Такая же  сверхфилософская установка была с самого начала и у Льва Шестова. В своей первой (1898 года) книге «Шекспир и его критик Брандес» Лев Шестов конципирует человеческое существование как судебную тяжбу между конкретным индивидом и категорическим императивом Канта. В последующих трудах 1900  1902 гг. («Добро в учении гр. Толстого и Ф. Нитше», «Достоевский и Нитше») Лев Шестов абсолютно открыто ниспровергает этику с ее «чёртовыми» (Достоевский) «добром и злом», противопоставляя ей искания Бога на «пути, открытом Нитше». По мере взросления Льва Шестова  мыслителя «Нитше» уступает место в его учении библейскому патриарху  «отцу веры» Аврааму. Кантовский же «практический разум», «категорический императив», у зрелого Льва Шестова отождествляется с древом познания Торы и объявляется дьявольским соблазном. Как и в случае Бердяева, здесь намечен некий духовный путь: если отказаться от категорий греховного разума, создающего ложную, подчиненную законам действительность, заковывающего тем самым человека в цепи необходимости и обрекающего его на смерть, то человеку возвратится зрение библейских праотцев и откроется никуда на самом деле не исчезавший райский сад, где вечно плодоносит Древо Жизни. Шестовский путь предпочтения веры разуму не был тривиально  религиозным обскурантизмом, но он еще более солипсичен и «эзотеричен» в сравнении с «путем» Бердяева. Общее здесь то. что воля обоих мыслителей  к отрыву от философии и поискам выхода в новое измерение бытия. Ставя в своей последней книге («Афины и Иерусалим») дилемму «религия либо философия», Лев Шестов однозначно разрешает ее в пользу «религии». Вот только что это за «религия»? Самим Львом Шестовым она осмысливалась как понятое в аллегорическом смысле «странничество» Авраама, бредущего по пустыне в Землю обетованную, повинуясь одному Божьему зову. Духовные пути русских экзистенциалистов были все же путями приватными, сохраняющими для нас свою эзотеричность.
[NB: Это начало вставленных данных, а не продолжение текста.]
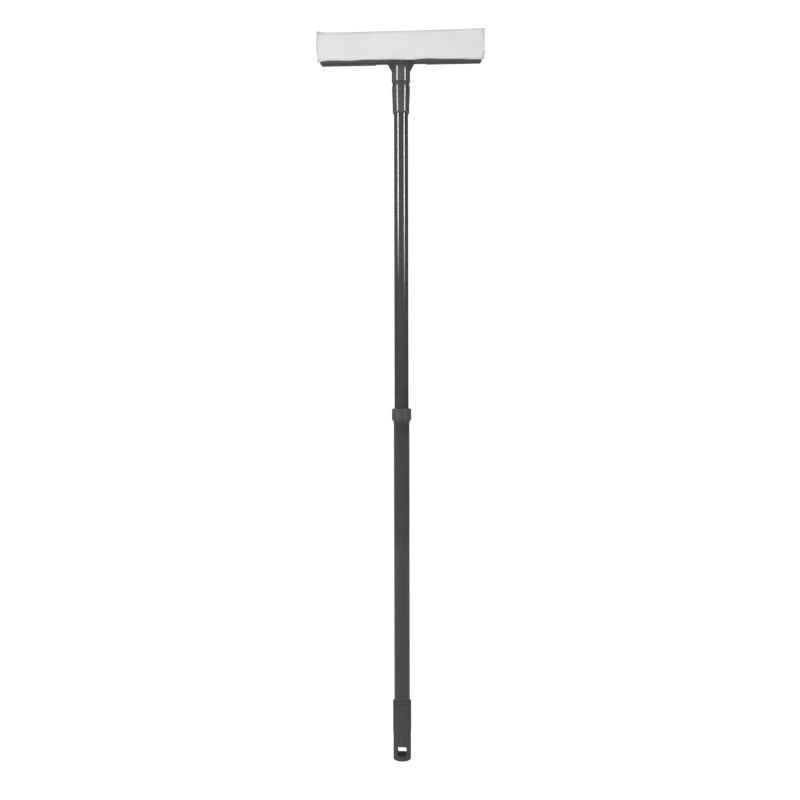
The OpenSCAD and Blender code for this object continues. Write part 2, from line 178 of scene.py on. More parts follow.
# Fine grain with a slow change of tone, for the plastics, paint, rubber and metal
def buildMouldGrain():
    group, given, out = newGroup(
        "mouldGrain",
        [
            ("Color", "NodeSocketColor", (0.1, 0.1, 0.1, 1)),
            ("Grain", "NodeSocketFloat", 1600.0),
            ("Mottle", "NodeSocketFloat", 0.12),
            ("Roughness", "NodeSocketFloat", 0.4),
        ],
        [("Color", "NodeSocketColor"), ("Roughness", "NodeSocketFloat"), ("Height", "NodeSocketFloat")],
    )
    point = objectPoint(group)
    fine = noiseNode(group, point, given.outputs["Grain"], 3.0, 0.6)
    slow = noiseNode(group, point, 38.0, 3.0, 0.55)
    slowPart = mathNode(group, "MULTIPLY", slow, 0.75)
    finePart = mathNode(group, "MULTIPLY", fine, 0.25)
    tone = mathNode(group, "ADD", slowPart, finePart)
    shift = mathNode(group, "MULTIPLY", mathNode(group, "SUBTRACT", tone, 0.5), given.outputs["Mottle"])
    gain = mathNode(group, "ADD", mathNode(group, "MULTIPLY", shift, 2.0), 1.0)
    group.links.new(scaleColour(group, given.outputs["Color"], gain), out.inputs["Color"])
    rough = mathNode(group, "ADD", given.outputs["Roughness"], mathNode(group, "MULTIPLY", shift, 0.6))
    group.links.new(rough, out.inputs["Roughness"])
    group.links.new(fine, out.inputs["Height"])
    return group


# Paler rubbed edges, from how far the surface sticks out, broken up by noise
def buildEdgeWear():
    group, given, out = newGroup(
        "edgeWear",
        [
            ("Color", "NodeSocketColor", (0.1, 0.1, 0.1, 1)),
            ("Worn Color", "NodeSocketColor", (0.3, 0.3, 0.3, 1)),
            ("Amount", "NodeSocketFloat", 0.3),
        ],
        [("Color", "NodeSocketColor"), ("Mask", "NodeSocketFloat")],
    )
    pointy = group.nodes.new("ShaderNodeNewGeometry").outputs["Pointiness"]
    edge = spread(group, pointy, 0.515, 0.60)
    patch = spread(group, noiseNode(group, objectPoint(group), 260.0, 4.0, 0.6), 0.35, 0.7)
    mask = mathNode(group, "MULTIPLY", mathNode(group, "MULTIPLY", edge, patch), given.outputs["Amount"])
    worn = mixColour(group, mask, given.outputs["Color"], given.outputs["Worn Color"])
    group.links.new(worn, out.inputs["Color"])
    group.links.new(mask, out.inputs["Mask"])
    return group


# A thin film of pale dust where the surface looks up
def buildDustFilm():
    group, given, out = newGroup(
        "dustFilm",
        [
            ("Color", "NodeSocketColor", (0.1, 0.1, 0.1, 1)),
            ("Dust Color", "NodeSocketColor", (0.42, 0.4, 0.37, 1)),
            ("Amount", "NodeSocketFloat", 0.1),
        ],
        [("Color", "NodeSocketColor"), ("Mask", "NodeSocketFloat")],
    )
    normal = group.nodes.new("ShaderNodeNewGeometry").outputs["Normal"]
    apart = group.nodes.new("ShaderNodeSeparateXYZ")
    group.links.new(normal, apart.inputs[0])
    upward = spread(group, apart.outputs["Z"], 0.1, 0.9, 0.06, 1.0)
    speck = spread(group, noiseNode(group, objectPoint(group), 900.0, 4.0, 0.7), 0.45, 0.75)
    mask = mathNode(group, "MULTIPLY", mathNode(group, "MULTIPLY", upward, speck), given.outputs["Amount"])
    dusted = mixColour(group, mask, given.outputs["Color"], given.outputs["Dust Color"])
    group.links.new(dusted, out.inputs["Color"])
    group.links.new(mask, out.inputs["Mask"])
    return group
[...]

Бахтин, вроде бы, напротив, сугубо «прозаичен»: он  теоретик прозаического, повседневного существования человека и к тому же философствует, отправляясь не от самой «жизни», а от «искусства»  искусства романной прозы. О том, что эта явная бахтинская позиция  не что иное, как камуфляж, я писала множество раз. Изначальная цель этого мыслителя была весьма амбициозной  не чем другим, а созданием «первой философии», учения о нравственном существовании человека. Бахтин  мыслитель был безрелигиозен, но признавал «дух» и отождествлял его с «нравственной реальностью»  миром человеческих отношений. Духовной действительностью для Бахтина было то «das Zwischenmenschliche», которое проблематизировали западные философы  диалогисты. И вот, в своей книге 1920-х гг. о Достоевском Бахтин искомый им (вместе со всем Серебряным веком) духовный мир обрел в «полифонических романах» Достоевского. Речь идет не о метафоре, даже не о художественной модели действительной экзистенции общества  общения: диалогом «идей» героев этих романов, по Бахтину, конституируется подлинное духовное пространство. В заметке 1919 года «Искусство и ответственность» Бахтин дерзновенно заявил о своем философском замысле свести воедино «искусство» и «жизнь». Это была бахтинская реакция на послекантовскую «трагедию культуры»  тот разрыв культурных ценностей и «жизни», на который сетовали неокантианцы. Бахтин  диалогист  создатель философии духа, разновидности экзистенциализма. Насколько близко «прозаическое» бахтинское учение о диалоге религиозному воззрению его двойника  хасида М. Бубера? Быть может, на этот вопрос ответит знаток еврейского мистицизма. Я только констатирую очевидное  выход диалогизма Бахтина, как и экзистенциализма Бердяева и Льва Шестова, за пределы чистой философии.